Fact: We have not been managing our financial matters as efficiently, accountably, caringly and successfully as some of the countries we are in the same category with.
Question: Why, and why for all this long? Question: Do we have any plans to act and behave better? Question: How and when?
Any financial budgeting process, whether for personal, corporate or state use, has two dimensions - revenue and expenditure.
In the case of government budgets, provisions are made for recurrent and development expenditure covering one solid fiscal year.
The so-called recurrent spending caters for the government`s regular administrative expenses like salaries for public servants and the maintenance of law and order.

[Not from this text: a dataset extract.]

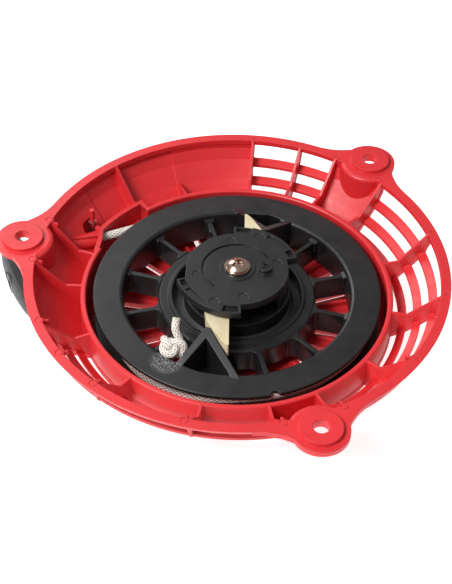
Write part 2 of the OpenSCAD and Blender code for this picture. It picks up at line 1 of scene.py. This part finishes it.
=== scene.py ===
"""Looks of the recoil starter: camera, light, materials, and the rope pieces for plain CAD solids."""

import math

import bpy
from mathutils import Matrix, Vector


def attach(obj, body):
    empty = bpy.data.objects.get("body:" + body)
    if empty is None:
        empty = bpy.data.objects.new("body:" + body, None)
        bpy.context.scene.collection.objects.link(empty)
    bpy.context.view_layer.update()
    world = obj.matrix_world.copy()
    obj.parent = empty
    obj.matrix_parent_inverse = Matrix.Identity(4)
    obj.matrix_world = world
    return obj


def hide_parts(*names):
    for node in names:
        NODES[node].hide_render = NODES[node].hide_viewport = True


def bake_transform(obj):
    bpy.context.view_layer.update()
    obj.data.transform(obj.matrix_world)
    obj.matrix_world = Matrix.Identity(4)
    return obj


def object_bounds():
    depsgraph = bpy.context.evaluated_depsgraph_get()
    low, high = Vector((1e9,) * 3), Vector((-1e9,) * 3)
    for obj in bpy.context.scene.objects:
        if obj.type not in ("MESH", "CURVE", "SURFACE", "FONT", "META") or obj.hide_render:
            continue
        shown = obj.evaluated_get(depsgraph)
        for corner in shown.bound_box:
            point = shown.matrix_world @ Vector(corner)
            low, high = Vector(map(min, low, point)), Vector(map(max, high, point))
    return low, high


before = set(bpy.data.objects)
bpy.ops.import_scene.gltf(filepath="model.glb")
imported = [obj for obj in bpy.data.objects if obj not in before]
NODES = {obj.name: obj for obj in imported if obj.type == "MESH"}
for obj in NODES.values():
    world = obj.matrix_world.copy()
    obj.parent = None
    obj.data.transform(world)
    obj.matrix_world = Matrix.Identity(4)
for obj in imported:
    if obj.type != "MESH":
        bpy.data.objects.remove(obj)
cad_low, cad_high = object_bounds()
MM = 0.001

# ---------------------------------------------------------------- camera, light and floor

CAMERA_TARGET = Vector((-5.0, -17.2, 0.0)) * MM
CAMERA_DISTANCE = 643 * MM
CAMERA_AZIMUTH = math.radians(-0.31)
CAMERA_ELEVATION = math.radians(44.6)
CAMERA_ROLL = math.radians(1.1)
CAMERA_LENS = 90.4
FLOOR_HALF = 3.0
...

Development expenditure goes towards meeting the cost of financing things like the construction of roads, railways.
Mainly because of the poverty we are so closely associated with, a huge chunk of the government budget has always been financed by bilateral and multilateral donors.
But reports say even part of the government`s recurrent spending, including public service salaries, is covered by foreign donors.
This amounts to being excessively dependent on these donors.
Fortunately, this undesirable state of affairs has jolted the very inner circles of the Treasury into realising the danger ahead.
We now hear it is contemplating more stringent austerity fiscal measures for the coming financial year to ensure that, at the very least, the entire recurrent budget is financed locally.
However, the implementation of these measures should not mean even further hiking the already too heavy taxes.
There is every possibility that any extra rate imposed would be counterproductive because, if the truth be said, tax payers in these categories actually qualify for tax rebates.
What is clear is that there are ample taxable areas, mostly in the form of natural resource exploitation, which even state tax specialists agree have not adequately been drawn into tax dragnets.
Examples include logging and lumbering, hunting and fishing.
A glaring anomaly is that the expansive informal sector boasts a handsome 30 per cent contribution to the national cake but it is hardly taxed, the tax officers` eyes and ears focused only on the formal sector. This is wrong.
There is also an urgent need to review the eligibility benchmarks used in granting tax breaks to impostors masquerading as investors, some now dotting our urban streets hawking fake wares or running retail flower and sanitary ware shops.
We need to identify investors that really merit tax incentives.
We have lately managed to block the notorious Zanzibar tax haven route, once preferred by unscrupulous importers dodging and evading taxes.
We must do the most we can as a nation to turn Tanzania into a strong, self-respecting and highly regarded country that meets most of its administrative costs by putting in place realistic and effective tax measures.
We could expand the tax base when appropriate - without inflicting needless pain on the national economy.